We have 2 million already. Chinese release will adds 2 more. A successful MMO that is not suddenly dropped (i doubt SE will drop it) peak at around 5-6 years than steady decline to about 50% and than stagnation/slow drop until game becomes really outdated and closed.
The only reasonable criteria for good - is that people like it. And only measurable criteria for this is number of people that likes it and a period of stay. We have already 2 million people at 1 year timeframe, that is already a long period to attribute it to marketing push.
Otherwise we will be stuck with *definition of good*. Basically I think that FF14 is good as it is and you have no objective meaning to prove it otherwise. And my "good" is that people like it (play it) as it's now.
You can provoke it, like lockout zones do, or you can try to hamper it like it's done in FF14, where many elitist concepts are explicitly made invalid (like "buy to win" from FF11 where a lot of gear were purchased thus segregating crowd for those who have money and whose who haven't).
You think it in a wrong mentality. Dangerous lockout some people, as some people just don't have enough will/dedication to go through several death to pass through. More dangerous zone becomes, more people will be locked out.
The general trend for modern MMO, starts with WoW is that - content for everyone. And unlike Coil where you can add Echo when next turn comes out, it's work rather bad with zones. You either keep them locked out (that is bad) or get excessive stress to adding new zones that costs much more than raid dungeon.
But they do add some elements, like NM hunting was returned to FF14. They just adapt it to the whole concept framework, that all content should be eventually scaled down to be accessible to everyone.
Although I would like as well less fixed rotation, some tactics still in place. You need to adjust known tactics to your own party formation as they not always work as prescribed and sometimes some tweaks required for more comfortable play for your party.
DarkSouls sold 2 million copies and GTA sold 20 million copies. Got the point?
Flashiness sells much better. And having *actual* content helps keep people in game. You know, a lot of people treat it as a *game*, especially those from casual crowd, and not "a gateway to fantasy world". Currently it's a nice looking fantasy game with some flashy thing going around and some hardcore stuff in which nobody really cares about "world and stuff". And I am fine with that, I don't want to be in the land of elves, I want a high quality theme park MMO with cute Mi'qotes.
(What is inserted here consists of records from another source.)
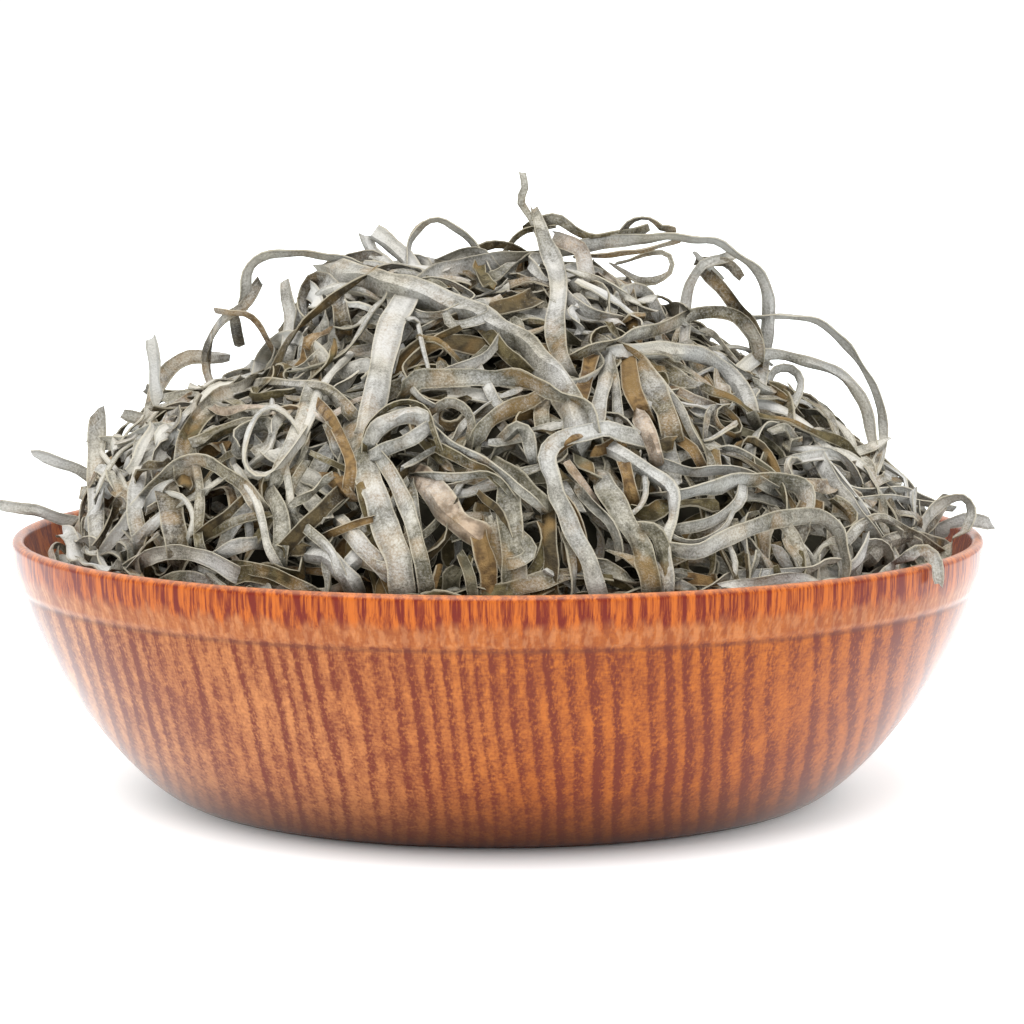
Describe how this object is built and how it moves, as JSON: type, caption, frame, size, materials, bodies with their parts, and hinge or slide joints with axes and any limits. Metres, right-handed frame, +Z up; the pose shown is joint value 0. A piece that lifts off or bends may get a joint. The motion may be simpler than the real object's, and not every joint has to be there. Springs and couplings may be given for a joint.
{
  "type": "bowl of shredded dried kelp",
  "caption": "Heap of shredded dried kelp, flat torn grey-green ribbons, in a shallow turned wooden bowl on a flat base",
  "frame": {"origin": "centre of the bowl's flat base, on the surface it stands on", "axes": "+Z up along the bowl's axis, -Y the side the picture shows, +X to its right"},
  "size_m": [0.1836, 0.18, 0.1145],
  "materials": {
    "lacquered_wood": "clear gloss lacquer over orange-brown wood with dark upright grain",
    "dried_kelp": "matte, dusted with pale powder, thin lighter edges"
  },
  "bodies": {
    "root": {"bowl": "lacquered_wood", "kelp": "dried_kelp"}
  },
  "joints": []
}
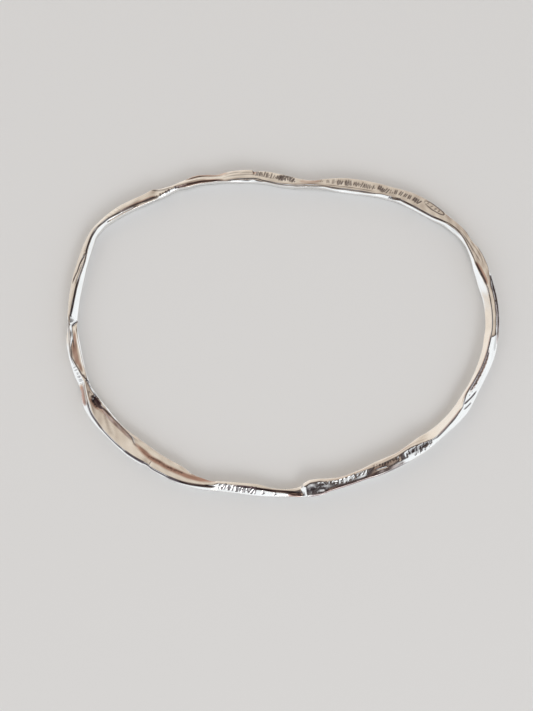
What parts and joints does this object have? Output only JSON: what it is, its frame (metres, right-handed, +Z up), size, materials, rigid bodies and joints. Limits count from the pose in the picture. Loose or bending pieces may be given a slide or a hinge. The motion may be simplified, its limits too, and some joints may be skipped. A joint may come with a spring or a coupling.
{
  "type": "bangle",
  "caption": "Closed oval slip-on bangle: a slim polished silver band whose section rolls, pinches and folds as it goes round the wrist.",
  "frame": {"origin": "under the middle of the bangle's box, on the surface that it rests on", "axes": "+X along the longer axis of the oval, +Z up through the opening, +Y along the shorter axis"},
  "size_m": [0.0762, 0.06, 0.0024],
  "materials": {
    "silver": "polished sterling silver with fine handling scratches and darker, tarnished recesses"
  },
  "bodies": {
    "root": {"bangle": "silver"}
  },
  "joints": []
}
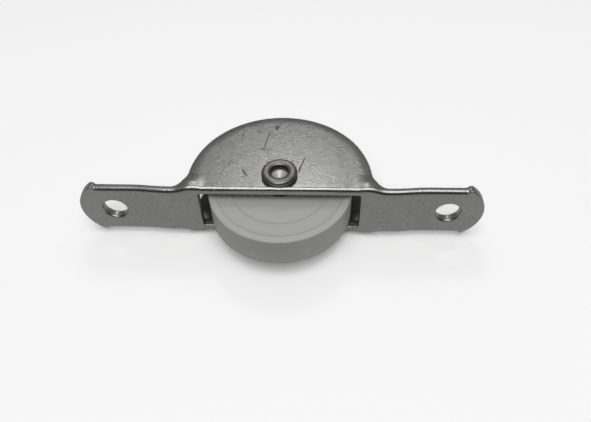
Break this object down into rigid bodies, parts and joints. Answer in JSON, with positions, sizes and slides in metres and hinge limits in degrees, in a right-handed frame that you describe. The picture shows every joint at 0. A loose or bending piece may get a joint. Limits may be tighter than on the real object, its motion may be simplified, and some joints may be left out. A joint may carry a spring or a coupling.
{
  "type": "door roller",
  "caption": "Recessed roller for a sliding door: a white nylon wheel turns on a rivet between the cheeks of a pressed steel housing with two screw wings.",
  "frame": {"origin": "below the middle of the object's box, on the surface that the part lies on, which touches the lower rivet head", "axes": "+X along the housing from wing to wing, +Z along the wheel's axis, -Y out of the front face, the way the wheel stands out towards its track"},
  "size_m": [0.084, 0.0334, 0.0159],
  "materials": {
    "stainless_sheet": "satin stainless steel, tumbled after pressing",
    "white_nylon": "semi-gloss turned nylon",
    "rivet_steel": "burnished steel",
    "sleeve_steel": "drawn steel tube"
  },
  "bodies": {
    "frame": {"housing": "stainless_sheet", "axle_rivet": "rivet_steel", "distance_sleeve": "sleeve_steel"},
    "roller": {"wheel": "white_nylon"}
  },
  "joints": [
    {"name": "wheel_spin", "type": "hinge", "parent": "frame", "child": "roller", "pos_m": [0, -0.00165, 0.00795], "axis": [0, 0, 1], "continuous": true}
  ]
}
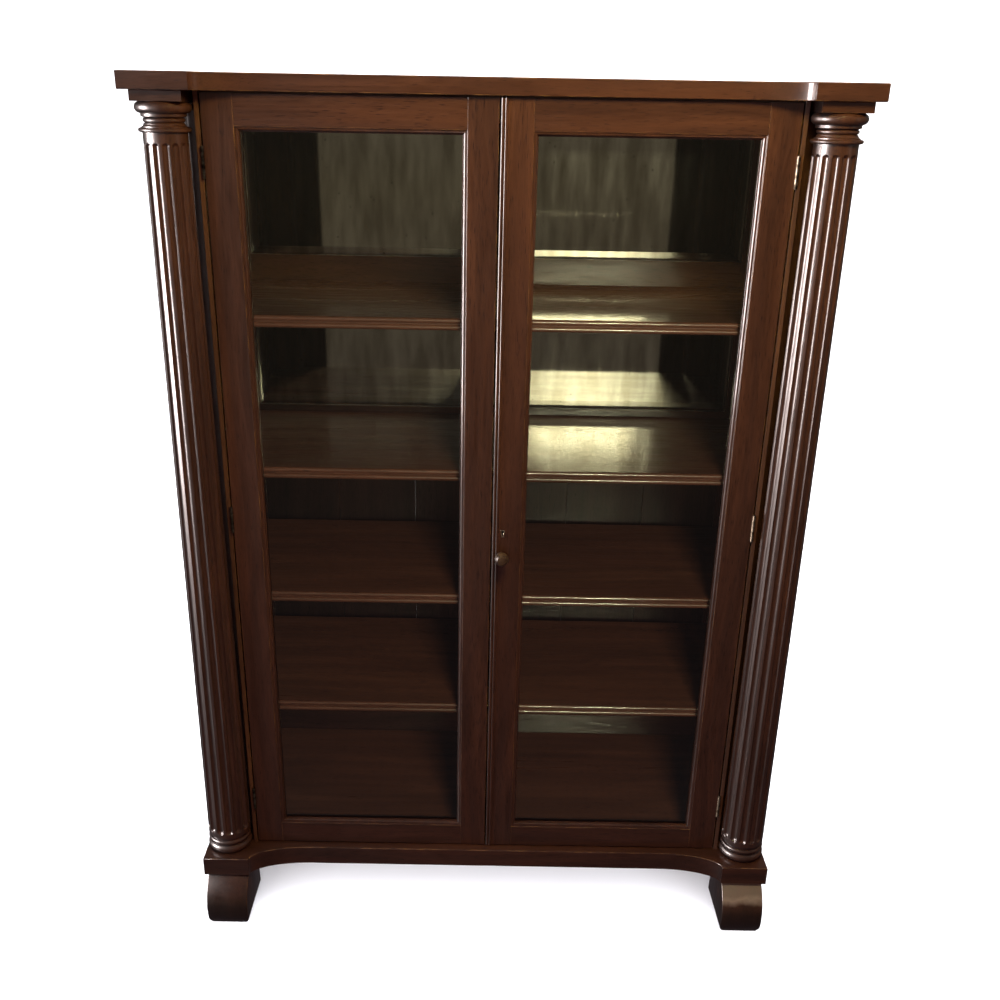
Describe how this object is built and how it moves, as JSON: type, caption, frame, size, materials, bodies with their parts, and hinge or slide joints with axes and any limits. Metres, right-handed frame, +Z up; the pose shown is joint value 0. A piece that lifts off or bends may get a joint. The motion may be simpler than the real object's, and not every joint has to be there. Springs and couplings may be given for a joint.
{
  "type": "display cabinet",
  "caption": "Tall glazed display cabinet with a pair of hinged doors between fluted columns, scroll feet, loose shelves and mirrors in the upper back.",
  "frame": {"origin": "on the floor, under the middle of the whole outline", "axes": "+X to the right of a person who faces the doors, +Y to the back, +Z up"},
  "size_m": [1.22, 0.548, 1.68],
  "materials": {
    "polished_mahogany": "French-polished dark red-brown mahogany",
    "inner_mahogany": "polished mahogany, a little duller",
    "back_board_wood": "stained, thinly polished",
    "aged_brass": "aged brass",
    "lock_steel": "dull steel",
    "door_glass": "clear plate glass",
    "mirror_glass": "silvered and bevelled plate"
  },
  "bodies": {
    "case": {"top_board": "polished_mahogany", "plinth_board": "polished_mahogany", "foot_front_left": "polished_mahogany", "foot_front_right": "polished_mahogany", "column_shaft_left": "polished_mahogany", "column_shaft_right": "polished_mahogany", "capital_left": "polished_mahogany", "capital_right": "polished_mahogany", "abacus_left": "polished_mahogany", "abacus_right": "polished_mahogany", "front_post_left": "polished_mahogany", "front_post_right": "polished_mahogany", "side_stiles_left": "polished_mahogany", "side_stiles_right": "polished_mahogany", "side_rails_left": "polished_mahogany", "side_rails_right": "polished_mahogany", "side_panel_left": "polished_mahogany", "side_panel_right": "polished_mahogany", "foot_rear_left": "inner_mahogany", "foot_rear_right": "inner_mahogany", "case_floor": "inner_mahogany", "head_rail": "inner_mahogany", "shelf_1": "inner_mahogany", "shelf_2": "inner_mahogany", "shelf_3": "inner_mahogany", "shelf_4": "inner_mahogany", "shelf_pegs": "inner_mahogany", "back_stiles": "inner_mahogany", "back_rails": "inner_mahogany", "back_boards": "back_board_wood", "mirror_backing": "back_board_wood", "case_hinge_leaves": "aged_brass", "case_hinge_screws": "aged_brass", "hinge_pins": "aged_brass", "mirror_upper": "mirror_glass", "mirror_lower": "mirror_glass"},
    "left_door": {"left_door_hinge_stile": "polished_mahogany", "left_door_meeting_stile": "polished_mahogany", "left_door_rails": "polished_mahogany", "left_door_sight_moulding": "polished_mahogany", "left_door_glass": "door_glass", "left_door_glazing_beads": "polished_mahogany", "left_door_hinge_leaves": "aged_brass", "left_door_hinge_screws": "aged_brass", "shoot_bolt_plate": "aged_brass"},
    "right_door": {"right_door_hinge_stile": "polished_mahogany", "right_door_meeting_stile": "polished_mahogany", "right_door_rails": "polished_mahogany", "right_door_sight_moulding": "polished_mahogany", "right_door_glass": "door_glass", "right_door_glazing_beads": "polished_mahogany", "right_door_hinge_leaves": "aged_brass", "right_door_hinge_screws": "aged_brass", "meeting_bead": "polished_mahogany", "knob": "polished_mahogany", "escutcheon": "aged_brass", "lock_case": "lock_steel"},
    "lock_bolt": {"lock_bolt": "aged_brass"},
    "shoot_bolt": {"shoot_bolt": "aged_brass"}
  },
  "joints": [
    {"name": "left_door_hinge", "type": "hinge", "parent": "case", "child": "left_door", "pos_m": [-0.4945, -0.185, 0.903], "axis": [0, 0, -1], "range_deg": [0, 100]},
    {"name": "right_door_hinge", "type": "hinge", "parent": "case", "child": "right_door", "pos_m": [0.4945, -0.185, 0.903], "axis": [0, 0, 1], "range_deg": [0, 100]},
    {"name": "lock_bolt_slide", "type": "slide", "parent": "right_door", "child": "lock_bolt", "axis": [-1, 0, 0], "range_m": [0, 0.009]},
    {"name": "shoot_bolt_slide", "type": "slide", "parent": "left_door", "child": "shoot_bolt", "axis": [0, 0, 1], "range_m": [0, 0.011]}
  ]
}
I do not care. I like story, I like people, I generally like endgame. I don't like overrealistic "place to escape" and I don't want to be in the crowd that likes to play Tolkien games in the forest.
Yes, it is. Pulling out 400+ dps for a bard is not an easy achievement even though bards generally described as "one button" dps class.
General approach is very easy and gives a good result. Yes, it is how it should be. But when you want a little more from a class - you suddenly discovers that secondary stats are not equally useless, that alignment of timing becomes important and that you need to actually watch for a different things to do not a "mediocre" but good dps.